Rob Cornilles addressed his supporters Tuesday night, and offered congratulations to his opponent.
"I congratulate Suzanne Bonamici for becoming our next congresswoman," Cornilles said. "We have a very fine person ... who will represent us and I certainly put my confidence in her and hope you will join us and the entire congressional district to make us proud in Washington D.C."
KGW political analyst Len Bergstein said "ultimately Bonamici ran a better campaign" which won over independent voters, padding a Democratic registration margin of 11 percent in District 1.
The race between Cornilles and Bonamici included an onslaught of negative television ads.
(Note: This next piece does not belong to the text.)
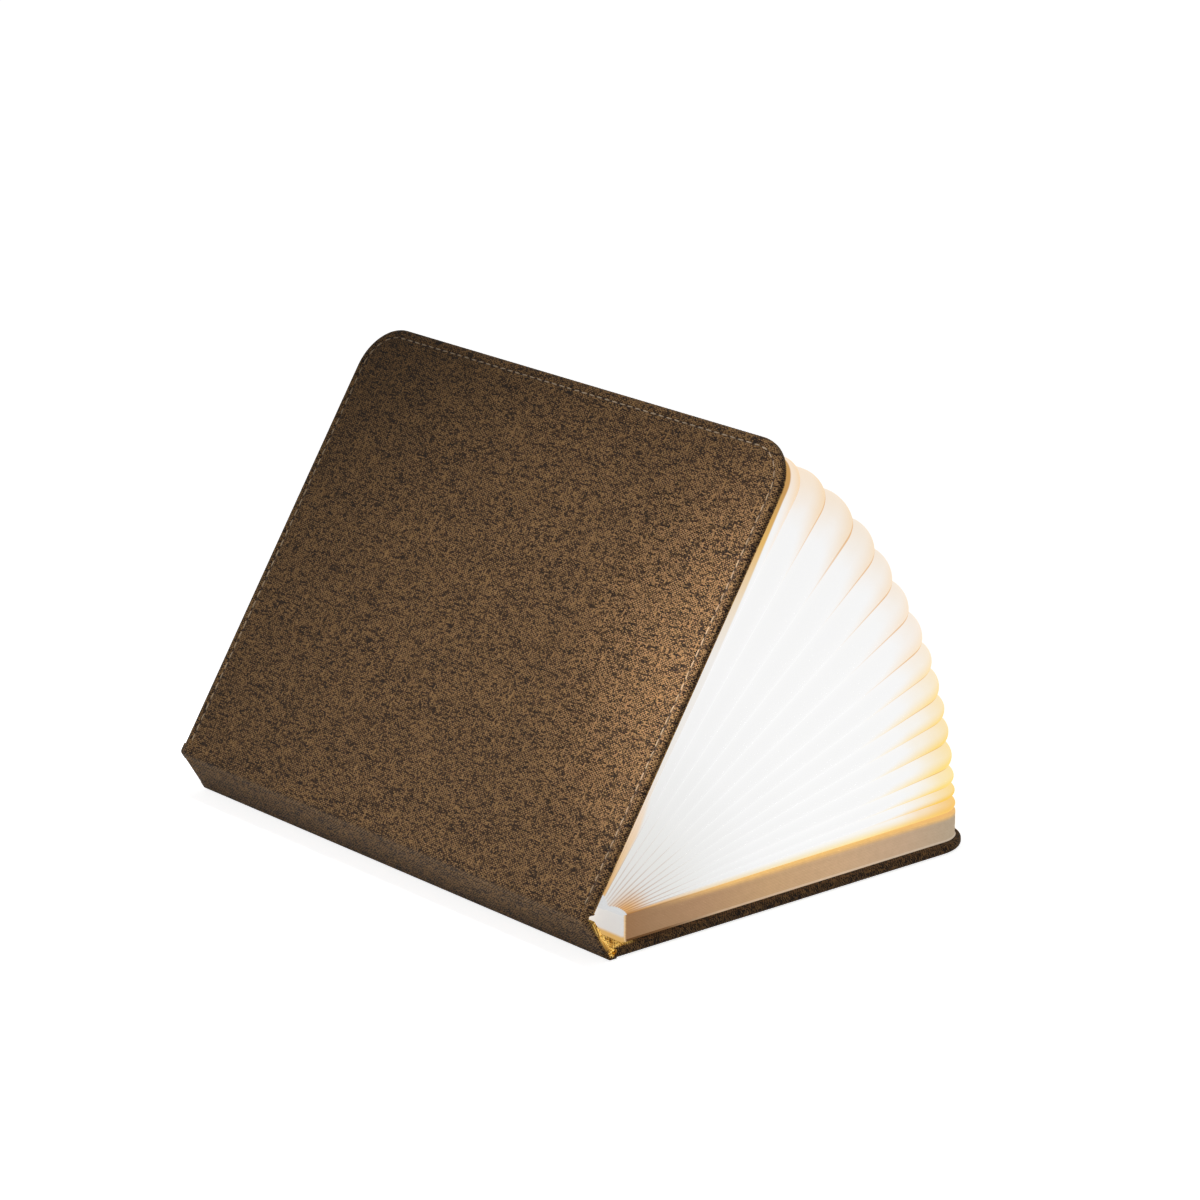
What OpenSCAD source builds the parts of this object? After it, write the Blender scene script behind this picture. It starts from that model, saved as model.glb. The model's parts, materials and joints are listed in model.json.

Oregon's 1st Congressional District is the state's economic engine, encompassing downtown Portland and the fast-growing western suburbs that are home to the Silicon Forest high-tech hub and the global headquarters for athletic-wear giants Nike Inc. and Columbia Sportswear Company. It stretches across agricultural communities to the Pacific coast.
Parts of five Oregon counties are included in the district, including Washington, Clatsop, Columbia, Yamhill and Multnomah counties.
Wu was a seven-term Democrat who stepped down last year following a string of bizarre news stories that began with photos of the congressman wearing a tiger costume. He was also involved in a traffic accident. His resignation came after a young woman's accusation that he made an unwanted sexual advance.
“Oregonians have called on Suzanne Bonamici to serve, and it is with great pride that we’ll watch our new congresswoman get to work for the people of this district,” Oregon Democrat spokesperson Meredith Wood said. “ Suzanne’s promise of new leadership resonated with voters who valued her unmatched integrity, passion for the issues and record of fighting for middle-class Oregon families and seniors.”
Cornilles, 47, a sports business consultant, made a second bid for the seat after losing to Wu in 2010. He tried hard to extend to Bonamici, the scandal that brought down Wu. She said the race is about the future, not about Wu.
He centered his pitch on his experience running a sports-marketing firm, hoping to swing an upset with a relentless focus on jobs and a run toward the center.
Bonamici, 57, and groups that support her went after Cornilles for missing tax payments for his business and for inconsistent statements about the number of jobs his company had created.
The Democratic Congressional Campaign Committee spent $1.3 million on her campaign. Her speeches mixed traditional Democratic themes of protecting Social Security and Medicare with a pledge to tackle the national debt by getting Washington's priorities in order.
KGW Straight Talk: Candidates Rob Cornilles and Suzanne Bonamici
Democrats have represented the district since 1975, and its voters overwhelmingly supported President Barack Obama.